Your task is to copy the lines between the line containing "if empty is" and the line containing "in imported if", counting both of those lines, and to emit nothing more.
>> begin
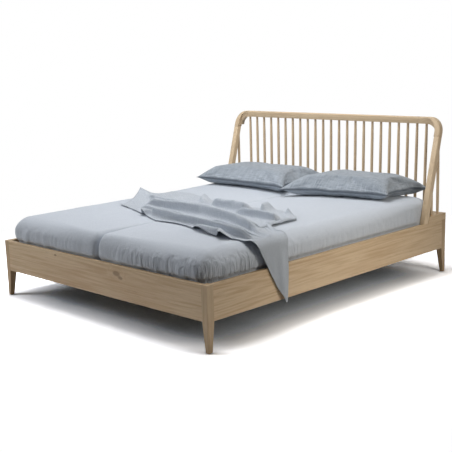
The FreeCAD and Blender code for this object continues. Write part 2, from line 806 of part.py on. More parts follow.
# --- pillows -------------------------------------------------------------
def pillow_ring(corners, z, inset, draw):
    """Outline of a pillow at one height: four drawn-in sides between clipped corners.

    corners are the front left, front right, back right and back left corners
    in plan; inset is how far this outline stands inside them.
    """
    def at(u, v):
        front = corners[0] * (1 - u) + corners[1] * u
        back = corners[3] * (1 - u) + corners[2] * u
        place = front * (1 - v) + back * v
        return Vector(place.x, place.y, z)

    width = (corners[1] - corners[0]).Length
    depth = (corners[3] - corners[0]).Length
    u, v = inset / width, inset / depth
    clip_u, clip_v = u + pillow_clip / width, v + pillow_clip / depth
    points = []
    for side in range(4):
        for i in range(side_facets + 1):
            share = i / side_facets
            sag = 4 * share * (1 - share) * draw
            run_u = clip_u + (1 - 2 * clip_u) * share
            run_v = clip_v + (1 - 2 * clip_v) * share
            points.append((at(run_u, v + sag / depth), at(1 - u - sag / width, run_v),
                           at(1 - run_u, 1 - v - sag / depth), at(u + sag / width, 1 - run_v))[side])
    return points


def pillow(outer, inner, outer_gap, inner_gap):
    """Plump pillow that lies on the sheet: thin at the seam, crowned in the middle."""
    base = sheet_top + soft_gap
    corners = [Vector(inner[0], base_front - inner_gap[0], 0),
               Vector(arm_inner - outer[0], base_front - outer_gap[0], 0),
               Vector(arm_inner - outer[1], base_front - outer_gap[1], 0),
               Vector(inner[1], base_front - inner_gap[1], 0)]
    levels = [(0.00, 70, -6), (0.12, 22, 8), (0.34, 0, 18), (0.55, 16, 10), (0.82, 66, -4), (1.00, 140, -12)]
    return faceted([pillow_ring(corners, base + share * pillow_height, inset, draw)
                    for share, inset, draw in levels])


# --- throw ---------------------------------------------------------------
def throw_ring(place, tilt, y_front, y_back, fold_height):
    """Closed section of the throw: flat below, folds above, square to its run."""
    lean = math.radians(tilt)
    up = Vector(math.sin(lean), 0, math.cos(lean))

    def at(y, height):
        return Vector(place[0], y, place[1]) + up * height

    points = [at(y_front, 0)]
    steps = throw_fold_count * fold_facets
    for i in range(steps + 1):
        swell = math.sin(math.pi * (i % fold_facets) / fold_facets)
        crest = fold_height * (1.0, 0.6)[i // fold_facets % 2] - throw_thickness
        points.append(at(y_front + (y_back - y_front) * i / steps, throw_thickness + crest * swell))
    points.append(at(y_back, 0))
    return points


def throw():
    """Light blanket across the mattresses, with a corner that hangs over the rail."""
    lie = sheet_top + soft_gap
    hang = half_width + soft_gap
    foot = -end_rail_inner
    stations = [((half_width - inset, lie), 0, foot + front, foot + back, fold)
                for inset, front, back, fold in throw_lie]
    stations += [((hang + out, lie - drop), tilt, foot + front, foot + back, fold)
                 for out, drop, tilt, front, back, fold in throw_hang]
    return faceted([throw_ring(*station) for station in stations])


# --- the whole bed -------------------------------------------------------
os.makedirs("parts", exist_ok=True)

right_back_leg = leg()
side_groove = grown(*side_tongue())
arm_mortise = grown(*arm_foot_tenon())
back_leg = right_back_leg.cut(side_groove)
front_leg = end_for_end(right_back_leg)
save("leg_foot_right", front_leg)
save("leg_foot_left", across(front_leg))
save("leg_head_right", back_leg)
save("leg_head_left", across(back_leg))
glides = four_corners(glide(toe_centre())) + [glide(Vector(0, 0, 0))]
save("floor_glides", group(glides))

saddle_bores = [screw_hole(place, way, saddle_screw_length) for place, way in saddle_screws()]
bracket_seats = bracket_screws()
side_place, side_way = bracket_seats[0]
end_place, end_way = bracket_seats[1]
bracket_screw_length = rail_thickness - 6 + plate_thickness
end_bore = screw_hole(end_place, end_way, bracket_screw_length)
side_bore = screw_hole(side_place, side_way, bracket_screw_length)
head_board = end_rail().cut(saddle_bores + [end_bore, across(end_bore)])
save("foot_rail", end_for_end(head_board))
save("head_rail", head_board.cut(grown(*back_tongue())))
ledger_bores = [screw_hole(place, way, ledger_screw_length) for place, way in ledger_screws()]
right_rail = side_rail().cut(ledger_bores + [side_bore, end_for_end(side_bore), side_groove, arm_mortise])
save("side_rail_right", right_rail)
save("side_rail_left", across(right_rail))

save("corner_brackets", group(four_corners(corner_bracket())))
save("leg_bolts", group(four_corners(leg_bolt())))
bracket_set = [screw(side_place, side_way, bracket_screw_length), screw(end_place, end_way, bracket_screw_length)]
screws = [one for piece in bracket_set for one in four_corners(piece)]
for place, way in ledger_screws():
    piece = screw(place, way, ledger_screw_length)
    screws += [piece, across(piece)]
for place, way in saddle_screws():
    piece = screw(place, way, saddle_screw_length)
    screws += [piece, end_for_end(piece)]
save("screws", group(screws))

right_ledger = ledger().cut(ledger_bores)
save("slat_ledgers", group([right_ledger, across(right_ledger)]))
beam = box((-beam_width / 2, beam_width / 2), (-beam_reach, beam_reach), (beam_bottom, slat_seat))
save("centre_beam", beam.cut(rod(centre_tenon_radius + joint_gap, centre_tenon_length + joint_gap,
                                 Vector(0, 0, beam_bottom))))
save("beam_saddles", group([saddle(), end_for_end(saddle())]))
save("centre_leg", centre_leg())
save("slats", slats())
save("slat_tapes", slat_tapes())

save("base_back", back_base())
right_base = side_base()
save("base_right", right_base)
save("base_left", across(right_base))
right_arm = arm()
save("arm_right", right_arm)
save("arm_left", across(right_arm))
right_corner = corner_piece()
save("corner_right", right_corner)
save("corner_left", across(right_corner))
save("top_rail", top_rail())
for number in range(spindle_count):
    save("spindle_%02d" % (number + 1), back_spindle(number))
for label, place in zip(("side_spindle", "corner_spindle"), side_spindle_places()):
    piece = side_spindle(place)
    save(label + "_right", piece)
    save(label + "_left", across(piece))

right_mattress = padded_block()
save("mattress_right", right_mattress)
save("mattress_left", across(right_mattress))
right_sheet = fitted_sheet()
save("sheet_right", right_sheet)
save("sheet_left", across(right_sheet))
save("pillow_left", across(pillow(pillow_left_outer, pillow_left_inner,
                                  pillow_left_outer_gap, pillow_left_inner_gap)))
save("pillow_right", pillow(pillow_right_outer, pillow_right_inner,
                            pillow_right_outer_gap, pillow_right_inner_gap))
save("throw", throw())
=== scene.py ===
import math

import bmesh
import bpy
import numpy as np
from mathutils import Matrix, Vector, noise


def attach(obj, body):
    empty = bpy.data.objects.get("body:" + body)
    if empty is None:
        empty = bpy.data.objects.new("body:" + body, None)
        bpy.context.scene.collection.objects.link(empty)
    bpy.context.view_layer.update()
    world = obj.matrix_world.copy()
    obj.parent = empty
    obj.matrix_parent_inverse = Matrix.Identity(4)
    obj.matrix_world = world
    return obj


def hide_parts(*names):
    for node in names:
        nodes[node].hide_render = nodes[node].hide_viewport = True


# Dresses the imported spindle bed: oiled oak frame, two mattresses in fitted sheets, pillows and a throw.
# Metres. X across the bed, Y from foot to head, Z up, origin on the floor under the middle.

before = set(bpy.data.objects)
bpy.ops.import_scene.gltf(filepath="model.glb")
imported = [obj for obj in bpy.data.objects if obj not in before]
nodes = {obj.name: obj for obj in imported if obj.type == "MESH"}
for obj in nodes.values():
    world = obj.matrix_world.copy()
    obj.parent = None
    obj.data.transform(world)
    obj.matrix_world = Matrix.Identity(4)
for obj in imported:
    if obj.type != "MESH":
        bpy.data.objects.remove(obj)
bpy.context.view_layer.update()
print("frame loaded,", len(nodes), "nodes")


# small helpers

def tone(red, green, blue):
    # screen colour 0-255 to the linear value that a shader socket holds
    def straight(part):
        part /= 255
        return part / 12.92 if part <= 0.04045 else ((part + 0.055) / 1.055) ** 2.4
    return (straight(red), straight(green), straight(blue), 1)


def smooth(low, high, value):
    share = min(max((value - low) / (high - low), 0), 1)
    return share * share * (3 - 2 * share)


def mixed(low, high, share):
    return low + (high - low) * share


def addObject(name, data):
    made = bpy.data.objects.new(name, data)
    bpy.context.scene.collection.objects.link(made)
    return made


def shadeSmooth(mesh, sharpAngle=None):
    mesh.polygons.foreach_set("use_smooth", [True] * len(mesh.polygons))
    if sharpAngle is not None:
        mesh.set_sharp_from_angle(angle=math.radians(sharpAngle))


def meshFrom(name, points, faces):
    mesh = bpy.data.meshes.new(name)
    mesh.from_pydata([tuple(p) for p in points], [], faces)
    shadeSmooth(mesh)
    mesh.update()
    return addObject(name, mesh)


def applied(piece):
    # every modifier turned into plain mesh
    graph = bpy.context.evaluated_depsgraph_get()
    mesh = bpy.data.meshes.new_from_object(piece.evaluated_get(graph))
    piece.modifiers.clear()
    old = piece.data
    piece.data = mesh
    bpy.data.meshes.remove(old)
    return piece


def subdivided(piece):
    finer = piece.modifiers.new("finer", "SUBSURF")
    finer.levels = finer.render_levels = 1
    applied(piece)
    shadeSmooth(piece.data)
    return piece


def thickened(piece, thickness, offset):
    # a single skin turned into cloth with two sides
    shell = piece.modifiers.new("shell", "SOLIDIFY")
    shell.thickness, shell.offset = thickness, offset
    applied(piece)
    shadeSmooth(piece.data)
    return piece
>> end
_Response to this task_
    if empty is None:
        empty = bpy.data.objects.new("body:" + body, None)
        bpy.context.scene.collection.objects.link(empty)
    bpy.context.view_layer.update()
    world = obj.matrix_world.copy()
    obj.parent = empty
    obj.matrix_parent_inverse = Matrix.Identity(4)
    obj.matrix_world = world
    return obj


def hide_parts(*names):
    for node in names:
        nodes[node].hide_render = nodes[node].hide_viewport = True


# Dresses the imported spindle bed: oiled oak frame, two mattresses in fitted sheets, pillows and a throw.
# Metres. X across the bed, Y from foot to head, Z up, origin on the floor under the middle.

before = set(bpy.data.objects)
bpy.ops.import_scene.gltf(filepath="model.glb")
imported = [obj for obj in bpy.data.objects if obj not in before]
nodes = {obj.name: obj for obj in imported if obj.type == "MESH"}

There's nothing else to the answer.